Weinschenk challenges the ruling that his suit was frivolous and asserts that, if his complaint is liberally construed, he stated a claim that the defendants have subjected him to civil rights violations for 20 years. We begin by noting that the district court said that the complaint was dismissed both "as frivolous" and "for failure to state a claim upon which relief can be granted." But when the plaintiff is not proceeding in forma pauperis, only frivolousness can justify the sua sponte dismissal without giving notice and the opportunity to respond. Aljabri v. Holder, 745 F.3d 816, 819 (7th Cir. 2014); Hoskins v. Poelstra, 320 F.3d 761, 763 (7th Cir. 2003). Here, we are satisfied based on the balance of the order that the court indeed found the complaint frivolous. It began by noting its "ample authority to dismiss frivolous or transparently defective suits," Hoskins, 320 F.3d at 763, then listed a number of the complaint's confusing and unrelated allegations, and concluded by stating that "a suit is frivolous if it is apparent from reading the complaint . . . that the case is going nowhere," Carter v. Homeward Residential, Inc., 794 F.3d 806, 807 (7th Cir. 2015).
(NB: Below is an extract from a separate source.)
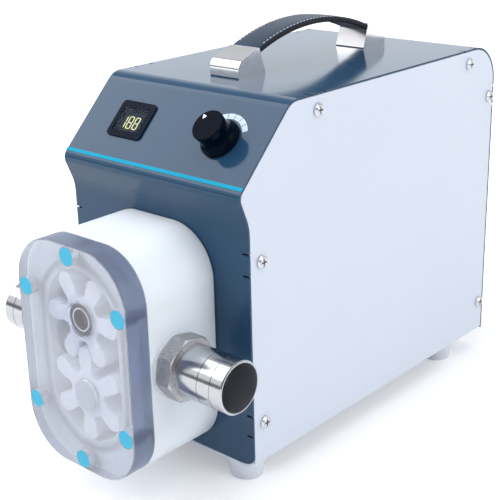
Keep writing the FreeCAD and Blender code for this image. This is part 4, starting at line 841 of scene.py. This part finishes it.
def makeFigures(setup):
    # the last of the three figures ends where the plain ones do
    plainLow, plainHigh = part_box("display_digits")
    firstLeft = plainHigh.x - 2 * setup["pitch"] - setup["width"]
    footY, footZ = plainLow.y + setup["plainThickness"] * math.sin(slopeTilt), plainLow.z
    left, right = setup["inset"], setup["width"] - setup["inset"]
    low, middle, high = setup["inset"], setup["height"] / 2, setup["height"] - setup["inset"]
    rightPair = [((right, low), (right, middle)), ((right, middle), (right, high))]
    leftPair = [((left, low), (left, middle)), ((left, middle), (left, high))]
    levels = [((left, level), (right, level)) for level in (low, middle, high)]
    one, eight = rightPair, rightPair + leftPair + levels
    half = setup["stroke"] / 2
    mesh = bmesh.new()
    for place, strokes in enumerate((one, eight, eight)):
        shift = firstLeft + place * setup["pitch"]
        for first, last in strokes:
            start, end = Vector(first), Vector(last)
            along = (end - start).normalized()
            start, end = start + along * setup["gap"], end - along * setup["gap"]
            side = Vector((-along.y, along.x)) * half
            outline = [start, start + along * half + side, end - along * half + side,
                       end, end - along * half - side, start + along * half - side]
            faces = []
            for height in (0.0, setup["thickness"]):
                spots = [(shift + spot.x,
                          footY + spot.y * math.cos(slopeTilt) - height * math.sin(slopeTilt),
                          footZ + spot.y * math.sin(slopeTilt) + height * math.cos(slopeTilt))
                         for spot in outline]
                faces.append([mesh.verts.new(spot) for spot in spots])
            lower, upper = faces
            mesh.faces.new(lower[::-1])
            mesh.faces.new(upper)
            joinRings(mesh, lower, upper)
    bmesh.ops.recalc_face_normals(mesh, faces=mesh.faces)
    return meshObject("lit_figures", mesh)


reading = makeFigures(figures)
reading.data.materials.append(litFinish)
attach(reading, "case")
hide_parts("display_digits")
print("stage: figures lit")


# leather strap over the handle's steel core, let into the chrome ends
strapLow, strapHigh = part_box("handle_strap")
strap = {
    "halfWidth": (strapHigh.x - strapLow.x) / 2,
    "middleY": (strapLow.y + strapHigh.y) / 2,
    "crownZ": strapHigh.z,
    "thickness": 4.2 * mm,
    "arcRadius": 158.2 * mm,
    "reach": 24.9,                # degrees of arc each side of the crown, ends buried in the caps
    "rings": 120,
    "crown": 0.35 * mm,           # how much the top swells between the stitch lines
    "edgeRound": 1.1 * mm,
    "edgeSteps": 7,
    "seamInset": 1.7 * mm,
    "seamWidth": 0.8 * mm,
    "seamDepth": 0.22 * mm,
}


def strapPoint(setup, angle, across, height):
    radius = setup["arcRadius"] + height
    centre = setup["crownZ"] - setup["arcRadius"]
    return Vector((across, setup["middleY"] + radius * math.sin(angle), centre + radius * math.cos(angle)))


# half outline of the band's section as (across, height above the outer face), from the middle outward
def strapSection(setup):
    half, thick, rounding = setup["halfWidth"], setup["thickness"], setup["edgeRound"]
    seam, width, depth = half - setup["seamInset"], setup["seamWidth"] / 2, setup["seamDepth"]
    low = -setup["crown"]
    # the swell in the middle, then the groove of the seam
    outline = [(0.0, 0.0), (half * 0.25, low * 0.05), (half * 0.45, low * 0.20), (half * 0.62, low * 0.55)]
    outline += [(seam - 2 * width, low * 0.8), (seam - width, low - depth * 0.5), (seam, low - depth),
                (seam + width, low - depth * 0.4)]
    # the upper and the lower edge, each a quarter circle
    for middleHeight, firstTurn in ((low - rounding, 90), (-thick + rounding, 0)):
        for step in range(setup["edgeSteps"]):
            turn = math.radians(firstTurn - 90 * step / (setup["edgeSteps"] - 1))
            across = half - rounding + rounding * math.cos(turn)
            outline.append((across, middleHeight + rounding * math.sin(turn)))
    outline += [(half * 0.55, -thick), (0.0, -thick)]
    return outline


def makeStrap(setup):
    section = strapSection(setup)
    outline = section + [(-across, height) for across, height in section[-2:0:-1]]
    mesh = bmesh.new()
    rings = []
    reach = math.radians(setup["reach"])
    for i in range(setup["rings"] + 1):
        angle = -reach + 2 * reach * i / setup["rings"]
        rings.append([mesh.verts.new(strapPoint(setup, angle, across, height)) for across, height in outline])
    for first, second in zip(rings, rings[1:]):
        joinRings(mesh, first, second)
    mesh.faces.new(rings[0][::-1])
    mesh.faces.new(rings[-1])
    bmesh.ops.recalc_face_normals(mesh, faces=mesh.faces)
    return meshObject("leather_strap", mesh, smooth=True)


strapLeather = {
    "colour": (0.020, 0.040, 0.074),
    "worn": (0.032, 0.058, 0.100),
    "wornScale": 60.0,
    "cutEdge": (0.010, 0.012, 0.018),
    "cutEdgeFrom": strap["halfWidth"] - 0.5 * mm,
    "cutEdgeSoft": 0.3 * mm,
    "shine": 0.2,
    "sheen": 0.03,
    "sheenRough": 0.5,
    "roughness": 0.36,
    "wornRough": 0.16,
    "grainScale": 1500.0,
    "creaseShare": 0.45,          # scale of the creases as a share of the grain's
    "creaseWidth": 0.12,          # as a share of a cell
    "pebbleHeight": 0.4,
    "grain": 0.30,
    "grainDepth": 0.12 * mm,
    "waves": 0.10,
    "waveDepth": 0.4 * mm,
}


def darkLeather(setup):
    finish, tree, shader = newFinish("darkLeather", {"IOR": 1.48, "Specular IOR Level": setup["shine"],
                                                    "Sheen Weight": setup["sheen"],
                                                    "Sheen Roughness": setup["sheenRough"]})
    place = objectPlace(tree)
    pebbles = cellsOf(tree, place, setup["grainScale"])
    creases = cellsOf(tree, place, setup["grainScale"] * setup["creaseShare"], "DISTANCE_TO_EDGE")
    cloud = noiseOf(tree, place, setup["wornScale"], 5.0, 0.6)
    across = reckon(tree, "ABSOLUTE", axisPart(tree, "X"))
    side = beyond(tree, across, setup["cutEdgeFrom"], setup["cutEdgeSoft"])
    skin = blendColour(tree, spread(tree, cloud, 0.0, 1.0), setup["colour"], setup["worn"])
    paint(tree, shader, blendColour(tree, side, skin, setup["cutEdge"]))
    roughen(tree, shader, cloud, setup["roughness"], setup["wornRough"])
    creased = spread(tree, creases, 0.0, 1.0, 0.0, setup["creaseWidth"])
    grain = reckon(tree, "SUBTRACT", creased, spread(tree, pebbles, 0.0, setup["pebbleHeight"], 0.0, 1.0))
    raiseBump(tree, shader, [(cloud, setup["waves"], setup["waveDepth"]),
                             (grain, setup["grain"], setup["grainDepth"])])
    return finish


# one stitch is a short capsule pressed into the seam, its ends dipping into the leather
stitch = {
    "length": 2.2 * mm,
    "gap": 1.4 * mm,
    "thickness": 0.6 * mm,
    "rise": 0.16 * mm,
    "dip": 0.45 * mm,
    "reach": 20.3,                # degrees of arc each side of the crown
    "segments": 8,
    "rings": 9,
    "seed": 7,
    "stray": 0.03,                # share of the pitch that a stitch may be off
    "lengthRange": (0.94, 1.04),
    "skew": 0.08 * mm,
}


def makeStitches(setup, band):
    mesh = bmesh.new()
    random.seed(setup["seed"])
    pitch = (setup["length"] + setup["gap"]) / band["arcRadius"]
    count = int(2 * math.radians(setup["reach"]) / pitch)
    seat = -band["crown"] - band["seamDepth"] + setup["rise"]
    turns = [2 * math.pi * k / setup["segments"] for k in range(setup["segments"])]
    for side in (-1, 1):
        across = side * (band["halfWidth"] - band["seamInset"])
        for i in range(count):
            middle = (i - (count - 1) / 2) * pitch + random.uniform(-setup["stray"], setup["stray"]) * pitch
            half = setup["length"] / 2 / band["arcRadius"] * random.uniform(*setup["lengthRange"])
            skew = random.uniform(-setup["skew"], setup["skew"])
            rings = []
            for j in range(setup["rings"]):
                t = -1 + 2 * j / (setup["rings"] - 1)
                thick = setup["thickness"] / 2 * math.sqrt(max(0.02, 1 - abs(t) ** 4))   # round ends
                sunk = seat - setup["dip"] * abs(t) ** 3
                rings.append([mesh.verts.new(strapPoint(band, middle + half * t,
                                                        across + skew * t + thick * math.cos(turn),
                                                        sunk + thick * math.sin(turn))) for turn in turns])
            for first, second in zip(rings, rings[1:]):
                joinRings(mesh, first, second)
            mesh.faces.new(rings[0][::-1])
            mesh.faces.new(rings[-1])
    bmesh.ops.recalc_face_normals(mesh, faces=mesh.faces)
    return meshObject("strap_stitches", mesh, smooth=True)


threadYarn = {
    # the hollows between the plies are painted darker, as painted shade
    "hollow": (0.66, 0.68, 0.70),
    "ply": (0.88, 0.89, 0.90),
    "plyScale": 3500.0,
    "plyStretch": (1.0, 0.35, 0.35),
    "plyRelief": 0.5,
    "plyDepth": 0.1 * mm,
    "sheen": 0.3,
    "roughness": 0.7,
}


def whiteThread(setup):
    finish, tree, shader = newFinish("whiteThread", {"IOR": 1.45, "Sheen Weight": setup["sheen"],
                                                    "Roughness": setup["roughness"]})
    ply = noiseOf(tree, objectPlace(tree, setup["plyStretch"]), setup["plyScale"], 2.0)
    # painted shade: darker in the hollows between the plies
    paint(tree, shader, blendColour(tree, ply, setup["hollow"], setup["ply"]))
    raiseBump(tree, shader, [(ply, setup["plyRelief"], setup["plyDepth"])])
    return finish


band = makeStrap(strap)
band.data.materials.append(darkLeather(strapLeather))
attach(band, "case")
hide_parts("handle_strap")
seam = makeStitches(stitch, strap)
seam.data.materials.append(whiteThread(threadYarn))
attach(seam, "case")
print("stage: strap sewn")


# pale floor, a white backdrop and a soft sky that is brighter overhead
studio = {
    "floorColour": (0.90, 0.90, 0.91),
    "floorReach": 6.0,
    "floorRough": 0.85,
    "floorSpeck": 0.10,
    "speckScale": 40.0,
    "floorLift": 0.25,            # seen on top of the lit floor, so that it runs into white
    "farLift": 0.65,              # the same, far out where the lamps fade
    "liftRange": (0.8, 2.6),
    "sky": (0.95, 0.975, 1.0),
    "horizon": 0.30,
    "zenith": 0.68,
    "skyRange": (0.0, 0.6),
    "backdrop": (0.96, 0.98, 1.0),
    "backdropStrength": 1.06,
    "mirroredFront": 0.22,        # how light the room in front of the pump is in a reflection
    "frontRange": (-0.55, 0.15),
    "mirroredTop": 0.50,          # the same for the ceiling
    "topRange": (0.35, 0.75),
}

# soft boxes above, at the front and back on the left, and a fill at the right:
# place, aim, width, height, power and colour of each
lamps = {
    "overhead": ((0.35, -0.1, 2.3), (0.0, 0.0, 0.1), 2.4, 2.0, 17.0, (1.0, 1.0, 1.0)),
    "upLeftBox": ((-1.45, -0.83, 1.84), (0.0, -0.08, 0.22), 1.9, 1.5, 25.0, (1.0, 1.0, 1.0)),
    "backLeftBox": ((-1.64, 1.86, 1.14), (0.0, 0.04, 0.25), 2.2, 1.4, 3.8, (0.82, 0.92, 1.0)),
    "frontLeftBox": ((-1.5, -2.1, 1.5), (0.0, -0.1, 0.15), 2.3, 1.9, 13.0, (1.0, 1.0, 1.0)),
    "rightFill": ((2.6, 0.5, 1.4), (0.0, 0.0, 0.12), 1.8, 1.4, 22.0, (1.0, 1.0, 1.0)),
}


# 1 for what is seen straight, in a reflection or through clear plastic
def seenRay(tree):
    path = tree.nodes.new("ShaderNodeLightPath")
    mirrored = reckon(tree, "MAXIMUM", path.outputs["Is Camera Ray"], path.outputs["Is Glossy Ray"])
    return reckon(tree, "MAXIMUM", mirrored, path.outputs["Is Transmission Ray"])


def layFloor(setup):
    mesh = bmesh.new()
    reach = setup["floorReach"]
    corners = ((-reach, -reach), (reach, -reach), (reach, reach), (-reach, reach))
    mesh.faces.new([mesh.verts.new((x, y, 0.0)) for x, y in corners])
    floor = meshObject("studio_floor", mesh)
    finish, tree, shader = newFinish("studioFloor", {"Base Color": setup["floorColour"],
                                                     "Emission Color": (1.0, 1.0, 1.0)})
    fromMiddle = distanceFromAxis(tree, "Z", (0.0, 0.0, 0.0))
    lift = spread(tree, fromMiddle, setup["floorLift"], setup["farLift"], *setup["liftRange"])
    tree.links.new(reckon(tree, "MULTIPLY", seenRay(tree), lift), shader.inputs["Emission Strength"])
    speck = noiseOf(tree, objectPlace(tree), setup["speckScale"], 3.0)
    roughen(tree, shader, speck, setup["floorRough"], setup["floorSpeck"])
    floor.data.materials.append(finish)


def lightWorld(setup):
    world = bpy.data.worlds.new("studioWorld")
    world.use_nodes = True
    tree = world.node_tree
    light = tree.nodes["Background"]
    feed(tree, light.inputs["Color"], setup["sky"])
    towards = tree.nodes.new("ShaderNodeSeparateXYZ")
    tree.links.new(tree.nodes.new("ShaderNodeTexCoord").outputs["Generated"], towards.inputs["Vector"])
    skyStrength = spread(tree, towards.outputs["Z"], setup["horizon"], setup["zenith"], *setup["skyRange"])
    tree.links.new(skyStrength, light.inputs["Strength"])
    # the backdrop is white, and a reflection also shows the dimmer room in front of it and the ceiling
    seen = tree.nodes.new("ShaderNodeBackground")
    feed(tree, seen.inputs["Color"], setup["backdrop"])
    front = spread(tree, towards.outputs["Y"], setup["mirroredFront"], 1.0, *setup["frontRange"])
    ceiling = spread(tree, towards.outputs["Z"], 1.0, setup["mirroredTop"], *setup["topRange"])
    room = reckon(tree, "MULTIPLY", front, ceiling)
    path = tree.nodes.new("ShaderNodeLightPath")
    mirrored = blendValue(tree, path.outputs["Is Glossy Ray"], setup["backdropStrength"], room)
    tree.links.new(mirrored, seen.inputs["Strength"])
    pick = tree.nodes.new("ShaderNodeMixShader")
    for output, socket in ((seenRay(tree), 0), (light.outputs[0], 1), (seen.outputs[0], 2)):
        tree.links.new(output, pick.inputs[socket])
    tree.links.new(pick.outputs[0], tree.nodes["World Output"].inputs["Surface"])
    bpy.context.scene.world = world


def hangLamps(setup):
    for name, (place, aim, width, height, power, colour) in setup.items():
        data = bpy.data.lights.new(name, "AREA")
        data.shape = "RECTANGLE"
        data.size = width
        data.size_y = height
        data.energy = power
        data.color = colour
        lamp = bpy.data.objects.new(name, data)
        lamp.location = place
        lamp.rotation_euler = (Vector(aim) - Vector(place)).to_track_quat("-Z", "Y").to_euler()
        bpy.context.scene.collection.objects.link(lamp)


layFloor(studio)
lightWorld(studio)
hangLamps(lamps)
bpy.context.scene.view_settings.view_transform = "Standard"
print("stage: studio lit")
Dismissing the case as frivolous was not an abuse of discretion. See Gladney v. Pendleton Corr. Facility, 302 F.3d 773, 774-75 (7th Cir. 2002) (dismissal for factual frivolousness is reviewed deferentially). A complaint is factually frivolous if the allegations are clearly baseless, irrational, fanciful, delusional, or wholly incredible. Felton v. City of Chicago, 827 F.3d 632, 635 (7th Cir. 2016) (citing Denton v. Hernandez, 504 U.S. 25, 32-33 (1992)). Weinschenk's allegations fit that description. His complaint alleges that over the span of 20 years, defendants gave him Viagra when he was a high school student, attempted to "wipe out [his family] line" through the destruction of his DNA, forced him to play "the role of Jesus" in a skit in a courtroom, circled his house with helicopters "in line with a fake serial killer narrative," and "dressed up as the uni-bomber and followed closely behind [him] on a [walking] trail." He only just discovered these allegations, he says, because the CIA fed him a memory-inhibiting substance to cover everything up. Given the facially incredible nature of these allegations, the district court appropriately dismissed his suit as frivolous.